= Task prompt =
What is needed is an exact copy of the lines from the one containing "Recreate this object as parametric three.js" to the one containing "const LOUVRE_FOOT_Z = 1228;", both lines included, and no other lines.

= Data in this exercise =
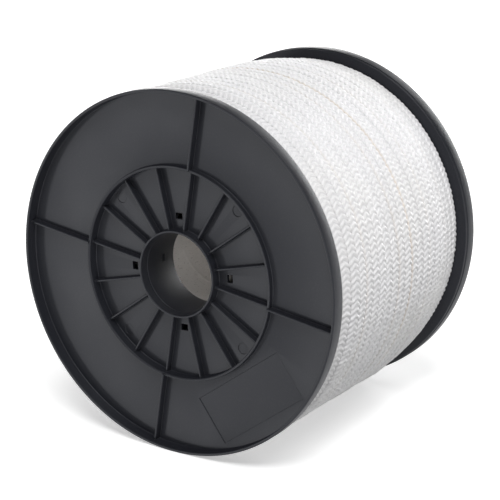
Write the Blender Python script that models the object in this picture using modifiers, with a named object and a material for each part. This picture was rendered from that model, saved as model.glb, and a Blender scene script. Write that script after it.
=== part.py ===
"""Flanged reel of braided cord.

Two ribbed plastic flanges push their hub sleeves into the ends of a board tube, and the cord is
wound on the tube between them. The reel's spin axis is +Y, +Z is up, and the origin is the
middle of the reel on its axis. All sizes are in metres.
"""
import math

import bmesh
import bpy
from mathutils import Matrix, Vector

# Overall sizes
FLANGE_DIAMETER = 0.230
REEL_WIDTH = 0.181

# Rim and outer plate of a flange. A depth is measured inwards from the flange's front edge.
RIM_DEPTH = 0.0080
RIM_WALL = 0.0018
RIM_STEP = 0.0006
PLATE_THICKNESS = 0.0022

# Ring wall and the deeper plate inside it
RING_DIAMETER = 0.136
RING_WALL = 0.0018
RING_TOP_DEPTH = 0.0045
INNER_PLATE_DEPTH = 0.0112

# Hub collar in front of the plate and hub sleeve behind it
BORE_DIAMETER = 0.052
BORE_STEP = 0.0004
HUB_WALL = 0.0016
HUB_TOP_DEPTH = 0.0045
SLEEVE_LENGTH = 0.0253

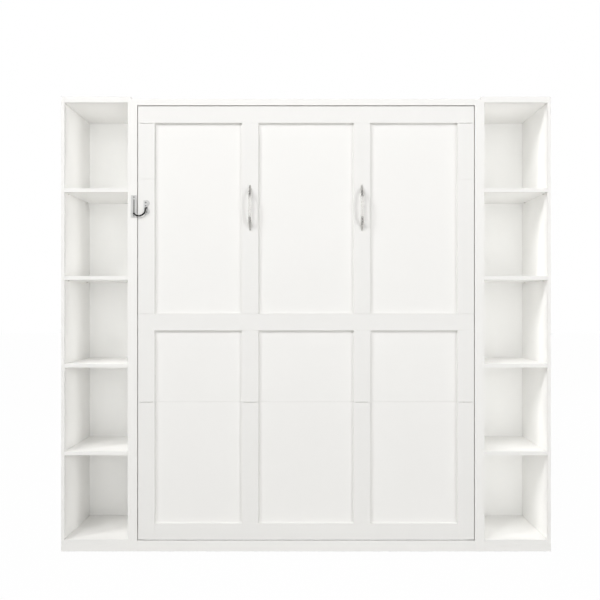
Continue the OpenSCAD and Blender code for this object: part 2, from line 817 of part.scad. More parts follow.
// A bowed pull: a flat oval grip between two pointed feet. Each row of one half holds the height
// above the handle's middle, the distances of the back and of the front from the face, and the width.
module handle(x) {
    half = handle_len / 2;
    slope = half - 22 - grip_len / 2;
    upper = [
        [grip_len / 2, handle_out - grip_d, handle_out, grip_w],
        [grip_len / 2 + slope * 0.25, handle_out * 0.6, handle_out * 0.93, grip_w + 1],
        [grip_len / 2 + slope * 0.55, handle_out * 0.32, handle_out * 0.74, foot_w],
        [grip_len / 2 + slope * 0.8, handle_out * 0.1, handle_out * 0.53, foot_w],
        [half - 22, 0, handle_out * 0.36, foot_w - 1],
        [half - 9, 0, handle_out * 0.2, foot_w * 0.6],
        [half, 0, handle_out * 0.06, foot_w * 0.2]];
    count = len(upper);
    rows = [for (i = [0 : 2 * count - 1]) let (r = upper[i < count ? count - 1 - i : i - count])
        [i < count ? -r[0] : r[0], r[1], r[2], r[3]]];
    sides = 16;
    centre = [for (r = rows) r[1] > 0 ? (r[1] + r[2]) / 2 : 0];
    points = concat([for (i = [0 : len(rows) - 1], j = [0 : sides - 1])
        let (r = rows[i], depth = r[2] - centre[i])
        [x + r[3] / 2 * cos(360 * j / sides),
            front_y - max(0, centre[i] + depth * sin(360 * j / sides)), handle_z + r[0]]],
        [for (end = [-1, 1]) [x, front_y - handle_out * 0.02, handle_z + end * half]]);
    last = (len(rows) - 1) * sides;
    faces = concat([for (i = [0 : len(rows) - 2], j = [0 : sides - 1])
        let (a = i * sides + j, b = i * sides + (j + 1) % sides)
        each [[a, b + sides, a + sides], [a, b, b + sides]]],
        [for (j = [0 : sides - 1]) [(j + 1) % sides, j, last + sides]],
        [for (j = [0 : sides - 1]) [last + j, last + (j + 1) % sides, last + sides + 1]]);
    color("silver") polyhedron(points, faces);
}

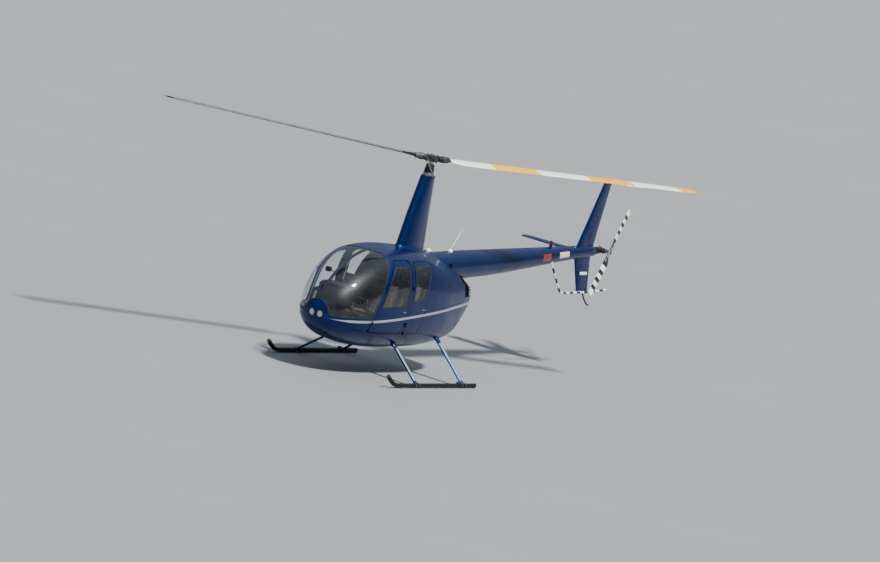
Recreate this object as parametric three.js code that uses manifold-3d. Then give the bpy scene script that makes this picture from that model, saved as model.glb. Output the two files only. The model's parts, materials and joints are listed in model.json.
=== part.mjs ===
// Light four-seat helicopter on skids, with a two-blade main rotor and a two-blade tail rotor.
// Millimetres. +X points aft, +Y to starboard and +Z up. Inside the group, the main rotor's
// mast stands at x = 0, y = 0, and the ground is z = 0. The group itself is placed so that the
// origin lies on the ground, on the centre line, half way along the overall length.
import * as THREE from 'three';
import { mergeVertices } from 'three/addons/utils/BufferGeometryUtils.js';
import Module from 'manifold-3d';

const wasm = await Module();
wasm.setup();

// Driving dimensions
const GAP = 0.3; // left between pieces that touch
const DOOR_GAP = 9; // around each closed door
const PORT = -1;
const STARBOARD = 1;

const WALL = 26; // cabin and cowl panels
const GLASS_DEPTH = 4; // from the outer surface to the glazing's outer face
const GLASS_THICKNESS = 6;
const CABIN_END_X = -40; // cabin panels in front, engine cowls behind
const COWL_END_X = 1290; // above LOUVRE_FOOT_Z the cowls end here, and the louvres follow
const LOUVRE_FOOT_Z = 1228;

const ROTOR_RADIUS = 5029;
const ROTOR_CHORD = 254;
const ROTOR_AZIMUTH = THREE.MathUtils.degToRad(-23.07); // of the blade that points aft
const CONING = THREE.MathUtils.degToRad(2.42);
const TEETER = THREE.MathUtils.degToRad(-1.53);
const HUB_Z = 3245;
const MAST_RADIUS = 30;

const TAIL_ROTOR_RADIUS = 737;
const TAIL_ROTOR_CHORD = 130;
const TAIL_HUB = new THREE.Vector3(5886, -195, 1914);
const TAIL_SHAFT_RADIUS = 14;
const TAIL_BLADE_ANGLE = THREE.MathUtils.degToRad(61); // above the aft direction

const MAST_X = -818; // the mast stands this far ahead of the middle of the overall length

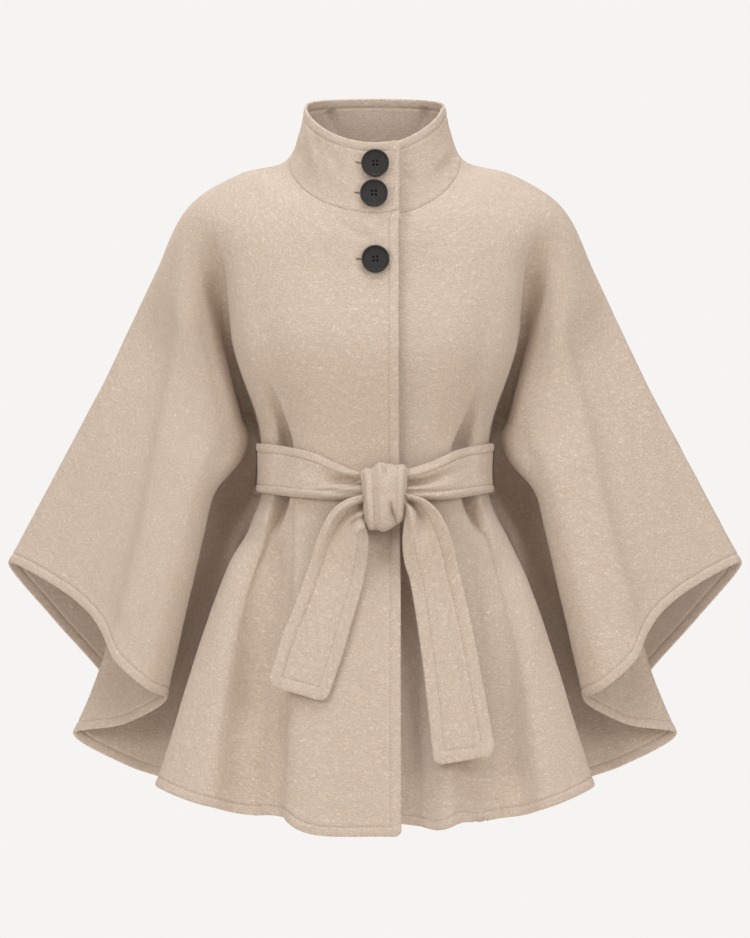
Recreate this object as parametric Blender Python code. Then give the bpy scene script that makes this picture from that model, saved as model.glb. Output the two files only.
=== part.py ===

= The response =
Recreate this object as parametric three.js code that uses manifold-3d. Then give the bpy scene script that makes this picture from that model, saved as model.glb. Output the two files only. The model's parts, materials and joints are listed in model.json.
=== part.mjs ===
// Light four-seat helicopter on skids, with a two-blade main rotor and a two-blade tail rotor.
// Millimetres. +X points aft, +Y to starboard and +Z up. Inside the group, the main rotor's
// mast stands at x = 0, y = 0, and the ground is z = 0. The group itself is placed so that the
// origin lies on the ground, on the centre line, half way along the overall length.
import * as THREE from 'three';
import { mergeVertices } from 'three/addons/utils/BufferGeometryUtils.js';
import Module from 'manifold-3d';

const wasm = await Module();
wasm.setup();

// Driving dimensions
const GAP = 0.3; // left between pieces that touch
const DOOR_GAP = 9; // around each closed door
const PORT = -1;
const STARBOARD = 1;

const WALL = 26; // cabin and cowl panels
const GLASS_DEPTH = 4; // from the outer surface to the glazing's outer face
const GLASS_THICKNESS = 6;
const CABIN_END_X = -40; // cabin panels in front, engine cowls behind
const COWL_END_X = 1290; // above LOUVRE_FOOT_Z the cowls end here, and the louvres follow
const LOUVRE_FOOT_Z = 1228;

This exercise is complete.